In my humble, working-from-home-parent’s opinion.
When it comes to these issues, I have little time to devote to a more detailed and nuanced and statistically-driven analysis. (I’m choosing to work from home with a toddler in my midst. This choice complicates my work situation, wherein “my work” includes this blog. And thus the story goes…) I can, however, share a bit about what I think when it comes to parenting, work, and the many configurations betwixt the two:
I think that the “having it all” ethos has waged a war of mental and emotional destruction on all parents, and especially on mothers. There is no “all” that is humanly possible to be had.

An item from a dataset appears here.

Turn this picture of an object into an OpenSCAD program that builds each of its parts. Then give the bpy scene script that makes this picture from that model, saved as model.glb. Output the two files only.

To have this mythical all held up as some laudable goal–or even simply as an achievable goal–is misleading at best, and damaging at worst. Every single one of us must sacrifice some of that “all” at some point in our lives.
I think that we need more women at the table in the board room. All of them “leaning in,” if you’re in the mood for buzzwords and catchphrases. But I also think that we need more board rooms to accommodate parents–and caregivers of any stripe–who could benefit from paid parental and leave and flexible work hours.

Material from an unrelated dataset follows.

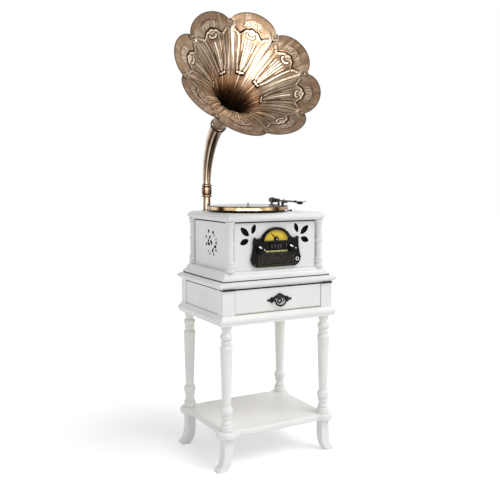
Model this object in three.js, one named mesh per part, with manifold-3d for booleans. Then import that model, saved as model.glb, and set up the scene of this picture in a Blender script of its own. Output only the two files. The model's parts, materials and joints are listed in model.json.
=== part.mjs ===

I think that we need a broader recognition of just how much privilege is packed into these worries and concerns. Those of us who worry about our choices to stay at home or work from home or work out of the home must rely upon other people–and many times, other mothers–who work low-wage jobs with little-to-no benefits and little-to-no flexibility. So when we talk about “us” and “we”–we mothers who face such extraordinary difficulty when it comes to our work and parenting configurations–are we including all parents in “our” conversation? Or just those who look and live and enjoy many of the same privileges as “us”?
And I think that Endlich Heffernan’s sense of regret is one that could be felt by any parent who has chosen any work/parenting arrangement. For that, I am exceedingly glad that she shared her perspective.